La lutte contre l’extrême droite est une préoccupation syndicale à l’échelle européenne et mondiale. Le SNES-FSU a participé avec d’autres organisations à la rédaction de résolutions, l’équivalent de motions, contre l’extrême droite qui ont été adoptées en 2024 par les congrès de l’Internationale de l’Éducation (IE) et du Comité syndical européen de l’Éducation (CSEE).
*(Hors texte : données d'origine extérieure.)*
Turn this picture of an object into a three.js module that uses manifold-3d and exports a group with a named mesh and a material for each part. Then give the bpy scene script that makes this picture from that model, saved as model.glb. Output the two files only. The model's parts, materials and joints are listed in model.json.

Ces dernières prennent désormais vie à travers la constitution de réseaux internationaux d’experts et d’organisations syndicales et la mise en commun de données.

Solidarité internationale du Comité Syndical Européen de l’Education et de la Fédération Européenne des Services Publics (EPSU) lors de la pride de Budapest de 2025.

L’échelon international peut être un moyen de poursuivre une lutte. En Hongrie, le Président du PSZ-SEH se sert des institutions européennes pour continuer le combat contre Orbán. Le syndicat a saisi la Cour de justice de l’UE pour obliger le pouvoir en place à revenir sur les entraves au droit de grève. La solidarité syndicale internationale est également un moyen efficace de protéger celles et ceux qui défient les régimes autoritaires. Elle peut prendre des formes très variées : interpeller les autorités turques pour faire libérer des camarades emprisonnés, aider un syndicat argentin à organiser une grande manifestation de défense de l’école publique ou être aux côtés de celles et ceux qui vont participer à la Marche des fiertés interdite de Budapest.